(WHAT YOU NEED TO DO) Repeat the material in full. Keep every line exactly as it is.

begin

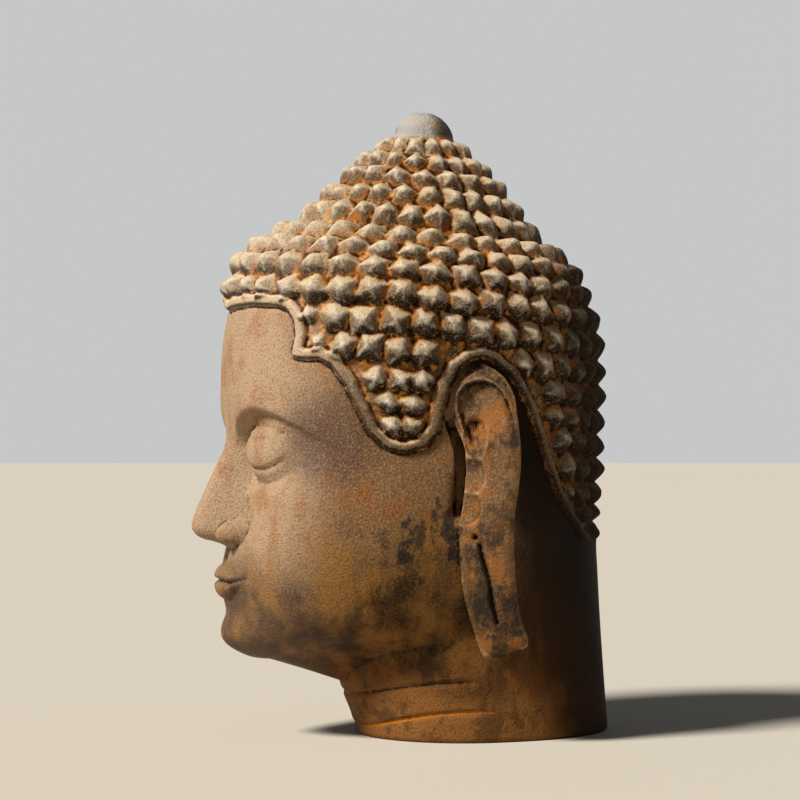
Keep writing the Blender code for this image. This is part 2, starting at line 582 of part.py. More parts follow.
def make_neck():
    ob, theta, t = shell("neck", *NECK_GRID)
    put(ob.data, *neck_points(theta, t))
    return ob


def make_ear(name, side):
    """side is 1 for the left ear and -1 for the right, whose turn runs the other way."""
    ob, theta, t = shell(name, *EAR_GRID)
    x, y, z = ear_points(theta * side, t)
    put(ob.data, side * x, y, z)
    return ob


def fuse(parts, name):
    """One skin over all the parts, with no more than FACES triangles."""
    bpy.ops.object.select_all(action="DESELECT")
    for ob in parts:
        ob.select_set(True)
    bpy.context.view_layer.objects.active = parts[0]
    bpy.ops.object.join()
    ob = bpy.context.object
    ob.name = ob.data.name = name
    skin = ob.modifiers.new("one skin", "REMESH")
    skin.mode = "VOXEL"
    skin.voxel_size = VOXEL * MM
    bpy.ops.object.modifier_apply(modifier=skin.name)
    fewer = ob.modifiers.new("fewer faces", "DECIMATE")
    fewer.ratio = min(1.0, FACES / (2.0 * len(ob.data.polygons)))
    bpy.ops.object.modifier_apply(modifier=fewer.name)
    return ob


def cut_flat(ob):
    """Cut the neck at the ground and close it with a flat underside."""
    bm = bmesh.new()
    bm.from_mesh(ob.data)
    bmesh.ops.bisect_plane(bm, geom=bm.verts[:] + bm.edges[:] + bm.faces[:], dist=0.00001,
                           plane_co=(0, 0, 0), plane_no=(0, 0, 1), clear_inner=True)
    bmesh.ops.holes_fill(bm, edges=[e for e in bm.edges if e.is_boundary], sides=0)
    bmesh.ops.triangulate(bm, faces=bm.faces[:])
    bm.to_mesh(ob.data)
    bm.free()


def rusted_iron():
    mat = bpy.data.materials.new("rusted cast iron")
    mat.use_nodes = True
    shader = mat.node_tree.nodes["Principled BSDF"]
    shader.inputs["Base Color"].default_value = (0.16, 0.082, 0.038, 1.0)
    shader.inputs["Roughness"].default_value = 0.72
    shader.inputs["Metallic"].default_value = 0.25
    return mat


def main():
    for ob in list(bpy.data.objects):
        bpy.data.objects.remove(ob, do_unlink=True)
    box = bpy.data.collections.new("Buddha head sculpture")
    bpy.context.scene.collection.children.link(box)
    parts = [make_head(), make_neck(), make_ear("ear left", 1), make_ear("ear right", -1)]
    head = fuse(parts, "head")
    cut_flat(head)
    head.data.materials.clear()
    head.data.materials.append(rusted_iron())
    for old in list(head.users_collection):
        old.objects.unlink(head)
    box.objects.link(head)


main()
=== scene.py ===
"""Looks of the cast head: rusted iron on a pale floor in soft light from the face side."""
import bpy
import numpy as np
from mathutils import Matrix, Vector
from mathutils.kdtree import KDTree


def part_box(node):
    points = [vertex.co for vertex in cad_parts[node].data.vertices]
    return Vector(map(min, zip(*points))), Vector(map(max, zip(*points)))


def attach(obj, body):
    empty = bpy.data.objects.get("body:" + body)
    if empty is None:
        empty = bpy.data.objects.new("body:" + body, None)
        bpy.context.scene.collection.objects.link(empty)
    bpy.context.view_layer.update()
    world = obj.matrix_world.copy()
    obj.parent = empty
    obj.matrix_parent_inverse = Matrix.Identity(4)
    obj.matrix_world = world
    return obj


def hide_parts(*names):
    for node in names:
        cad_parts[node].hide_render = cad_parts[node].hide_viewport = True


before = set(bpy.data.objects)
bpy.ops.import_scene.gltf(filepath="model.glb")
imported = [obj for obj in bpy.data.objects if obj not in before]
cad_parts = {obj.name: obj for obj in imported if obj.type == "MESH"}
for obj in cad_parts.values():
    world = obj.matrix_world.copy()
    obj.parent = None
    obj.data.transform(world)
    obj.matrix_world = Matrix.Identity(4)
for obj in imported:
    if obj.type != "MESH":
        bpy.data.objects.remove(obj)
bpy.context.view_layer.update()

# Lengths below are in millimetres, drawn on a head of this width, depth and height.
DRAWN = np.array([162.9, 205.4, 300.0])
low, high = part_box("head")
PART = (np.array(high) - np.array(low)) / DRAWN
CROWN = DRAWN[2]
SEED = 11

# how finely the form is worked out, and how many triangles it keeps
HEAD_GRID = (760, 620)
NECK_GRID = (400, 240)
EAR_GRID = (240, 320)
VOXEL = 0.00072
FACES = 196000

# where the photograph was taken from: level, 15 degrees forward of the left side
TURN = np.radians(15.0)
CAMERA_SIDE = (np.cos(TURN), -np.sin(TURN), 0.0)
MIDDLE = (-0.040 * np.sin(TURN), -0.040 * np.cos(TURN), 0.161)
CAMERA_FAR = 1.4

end

(RESULT)
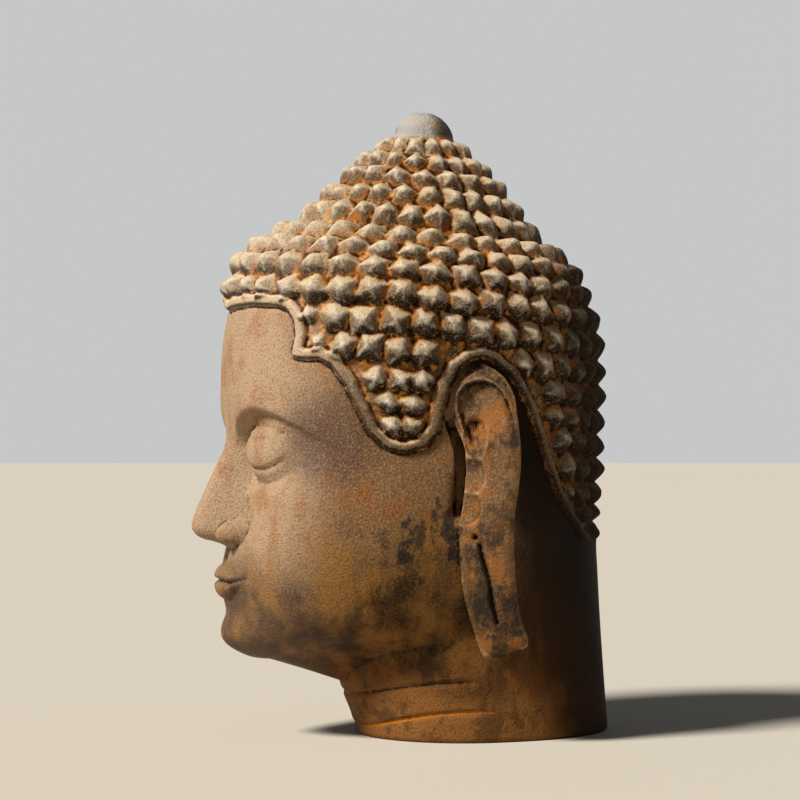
Keep writing the Blender code for this image. This is part 2, starting at line 582 of part.py. More parts follow.
def make_neck():
    ob, theta, t = shell("neck", *NECK_GRID)
    put(ob.data, *neck_points(theta, t))
    return ob


def make_ear(name, side):
    """side is 1 for the left ear and -1 for the right, whose turn runs the other way."""
    ob, theta, t = shell(name, *EAR_GRID)
    x, y, z = ear_points(theta * side, t)
    put(ob.data, side * x, y, z)
    return ob


def fuse(parts, name):
    """One skin over all the parts, with no more than FACES triangles."""
    bpy.ops.object.select_all(action="DESELECT")
    for ob in parts:
        ob.select_set(True)
    bpy.context.view_layer.objects.active = parts[0]
    bpy.ops.object.join()
    ob = bpy.context.object
    ob.name = ob.data.name = name
    skin = ob.modifiers.new("one skin", "REMESH")
    skin.mode = "VOXEL"
    skin.voxel_size = VOXEL * MM
    bpy.ops.object.modifier_apply(modifier=skin.name)
    fewer = ob.modifiers.new("fewer faces", "DECIMATE")
    fewer.ratio = min(1.0, FACES / (2.0 * len(ob.data.polygons)))
    bpy.ops.object.modifier_apply(modifier=fewer.name)
    return ob


def cut_flat(ob):
    """Cut the neck at the ground and close it with a flat underside."""
    bm = bmesh.new()
    bm.from_mesh(ob.data)
    bmesh.ops.bisect_plane(bm, geom=bm.verts[:] + bm.edges[:] + bm.faces[:], dist=0.00001,
                           plane_co=(0, 0, 0), plane_no=(0, 0, 1), clear_inner=True)
    bmesh.ops.holes_fill(bm, edges=[e for e in bm.edges if e.is_boundary], sides=0)
    bmesh.ops.triangulate(bm, faces=bm.faces[:])
    bm.to_mesh(ob.data)
    bm.free()


def rusted_iron():
    mat = bpy.data.materials.new("rusted cast iron")
    mat.use_nodes = True
    shader = mat.node_tree.nodes["Principled BSDF"]
    shader.inputs["Base Color"].default_value = (0.16, 0.082, 0.038, 1.0)
    shader.inputs["Roughness"].default_value = 0.72
    shader.inputs["Metallic"].default_value = 0.25
    return mat


def main():
    for ob in list(bpy.data.objects):
        bpy.data.objects.remove(ob, do_unlink=True)
    box = bpy.data.collections.new("Buddha head sculpture")
    bpy.context.scene.collection.children.link(box)
    parts = [make_head(), make_neck(), make_ear("ear left", 1), make_ear("ear right", -1)]
    head = fuse(parts, "head")
    cut_flat(head)
    head.data.materials.clear()
    head.data.materials.append(rusted_iron())
    for old in list(head.users_collection):
        old.objects.unlink(head)
    box.objects.link(head)


main()
=== scene.py ===
"""Looks of the cast head: rusted iron on a pale floor in soft light from the face side."""
import bpy
import numpy as np
from mathutils import Matrix, Vector
from mathutils.kdtree import KDTree


def part_box(node):
    points = [vertex.co for vertex in cad_parts[node].data.vertices]
    return Vector(map(min, zip(*points))), Vector(map(max, zip(*points)))


def attach(obj, body):
    empty = bpy.data.objects.get("body:" + body)
    if empty is None:
        empty = bpy.data.objects.new("body:" + body, None)
        bpy.context.scene.collection.objects.link(empty)
    bpy.context.view_layer.update()
    world = obj.matrix_world.copy()
    obj.parent = empty
    obj.matrix_parent_inverse = Matrix.Identity(4)
    obj.matrix_world = world
    return obj


def hide_parts(*names):
    for node in names:
        cad_parts[node].hide_render = cad_parts[node].hide_viewport = True


before = set(bpy.data.objects)
bpy.ops.import_scene.gltf(filepath="model.glb")
imported = [obj for obj in bpy.data.objects if obj not in before]
cad_parts = {obj.name: obj for obj in imported if obj.type == "MESH"}
for obj in cad_parts.values():
    world = obj.matrix_world.copy()
    obj.parent = None
    obj.data.transform(world)
    obj.matrix_world = Matrix.Identity(4)
for obj in imported:
    if obj.type != "MESH":
        bpy.data.objects.remove(obj)
bpy.context.view_layer.update()

# Lengths below are in millimetres, drawn on a head of this width, depth and height.
DRAWN = np.array([162.9, 205.4, 300.0])
low, high = part_box("head")
PART = (np.array(high) - np.array(low)) / DRAWN
CROWN = DRAWN[2]
SEED = 11

# how finely the form is worked out, and how many triangles it keeps
HEAD_GRID = (760, 620)
NECK_GRID = (400, 240)
EAR_GRID = (240, 320)
VOXEL = 0.00072
FACES = 196000

# where the photograph was taken from: level, 15 degrees forward of the left side
TURN = np.radians(15.0)
CAMERA_SIDE = (np.cos(TURN), -np.sin(TURN), 0.0)
MIDDLE = (-0.040 * np.sin(TURN), -0.040 * np.cos(TURN), 0.161)
CAMERA_FAR = 1.4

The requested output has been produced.